1. Not all organisations and vehicles face the charge
Under Nottingham’s scheme, a number of organisations and vehicles are exempt from paying the WPL, which will be £415 per space for the 2019/20 tax year.
These are employers with 10 or fewer spaces, while there is also a 100% discount given to emergency and NHS frontline services, as well as bays occupied by vehicles used by disabled blue badge holders.
“Fleet vehicles which aren’t used for commuting are outside the scope of the levy – they are not even required to get a licence,” says Nigel Hallam, WPL service manager at Nottingham City Council.
“For example, Nottingham City Council has a fleet of, say 100 bin lorries, that might be working all day, but as they are not taken home by employees at the end of the day they are completely exempt.
“If, however, you have employees who drive vans and take them home each night and then bring them back in, they are contributing to congestion, so those fleet vehicles will be subject to the levy because the levy, fundamentally, is a congestion charge.”
The exemptions mean 75%-to-80% of employers do not pay the levy.
Nottingham City Council figures show the number of liable workplace parking places decreased by 17.5% from just more than 33,000 prior to the WPL being introduced as employers sought to limit their liability, or introduced parking management schemes that passed on the cost to employees.
2. Employers can pass on the cost of the levy to employees
While the charge is payable by the employer, they are able to pass on all or some of the cost to employees.
Research by Nottingham City Council found that 53% of organisations who have to pay the WPL do pass the charge on in some way to employees, with Hallam saying this probably includes eight out of the 10 largest employers in the city.
“Others have said for example if, as a factory, we hit our carbon emission target this year we will pay the cost of the levy and won’t pass the cost on to employees,” he says.
When the scheme was introduced, Imperial Tobacco offered to pay the cost of the parking levy for those employees who carried out unpaid charity work wearing tabards with their employer’s logo on.
“That was good PR for Imperial Tobacco and a great many of its staff did that,” says Hallam. “Some employers have just passed on the cost, and Nottingham City Council is one of those.
“We have a car park management scheme where our over-riding principle is that if you park on council premises then that is your choice and you will pay for the privilege of doing so because Nottingham has a good public transport offering.
“We have a slightly cheaper tariff in the areas which are not so well served by public transport.”
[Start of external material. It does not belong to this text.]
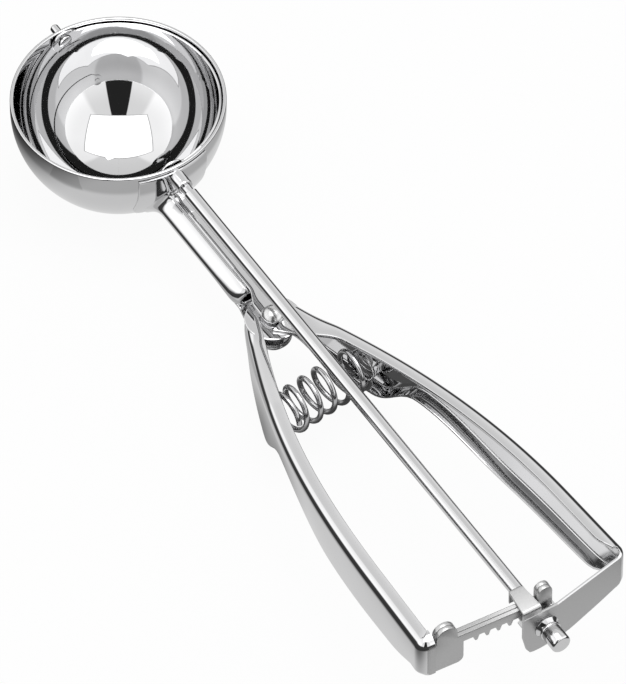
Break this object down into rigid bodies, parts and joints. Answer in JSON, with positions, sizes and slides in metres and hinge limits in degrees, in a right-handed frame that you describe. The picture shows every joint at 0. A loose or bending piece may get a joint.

The WPL also allows the local authority to spend £250,000 each year to support employers to better manage commuter travel through travel planning and parking management
Around one-third of large employers now have travel plans, while they can also take their own action to help employees. For example, E.on promotes car-sharing at its sites in the city, including through the use of:
- Priority parking for vehicles carrying at least one passenger.
- A car-sharing register on the company’s intranet to make it easier to match lift offers and requests.
- A special rate negotiated with a local bus company for employees.
3. WPL led to a surge in the number of commuters using public transport
During the life of Nottingham’s scheme, the council expects to raise an average £12 million each year, with the WPL designed to raise less in the early years and more in the future.
The WPL has helped Nottingham bring in funding to more than double the size of its tram network through a £570 million extension, carry out a £60m redevelopment of the city’s railway station, and support its Link bus network.
Hallam says a number of major employers such as VF and Experian also opted to move into, or consolidated to, city centre locations with good public transport links to remove the need for the provision of parking as well as to improve accessibility.
These measures have helped increase the proportion of people travelling by public transport in the morning by 2%, meaning – for the first time – more than 40% of commuters now use it.
Loughborough University research found that 8.6% of commuters who either cycled or used public transport in Greater Nottingham said the WPL and the package of measures it has funded played an important part in their decision to switch from the car.
“The two new tramlines are now carrying 20 million passengers a year,” adds Hallam. “We have seen a modal shift where 20% of people who used their cars are now using the trams.”
Hallam says the WPL also allows the council to offer a number of grants to employers. “We have a cycling structure grant which employers can apply for if they want a cycle rack, or infrastructure around cycling, such as showers or drying cabinets, and we put about £100,000 aside each year for that,” he adds.
4. WPL has positively impacted congestion and air quality
The objective of Nottingham’s WPL was not to reduce congestion, but to constrain the growth of it, as a city that does well is almost certainly going to have a degree of congestion.
Hallam says: “Nottingham’s objective was to reduce the growth in congestion from 15% to 8% by 2021, and although it is still relatively early days, research shows it looks like it has been successful.”
Loughborough University research found that from July 2015, congestion rose less in Nottingham than the average of four comparable English cities (Newcastle, Liverpool, Sheffield and Leicester) and, at 2.1% it was 0.7 percentage points lower than the country as a whole.
The WPL package of measures also helped Nottingham beat a CO2 reduction plan well ahead of its target. It had aimed to reduce carbon emissions by 26% by 2020 compared with 2005 levels, but in 2016 the council announced they were already 33% below that level. However, the scheme does have its critics.
“Nottingham City Council will tell you (WPL) has led to it achieving its clean air goals four years ahead of schedule, but it would be wrong to think it had improved traffic around the city,” says Andy Hibberd, media and communications manager at East Midlands Chamber.
“Nottingham’s trams are quite good today, but it still takes an hour to drive the six miles to the motorway in the evening rush and it’s now almost impossible to find parking spaces at park-and-ride stations of the periphery of the centre.
“The city centre might have achieved clean air goals, but it is possibly because the congestion has been moved to suburbs.”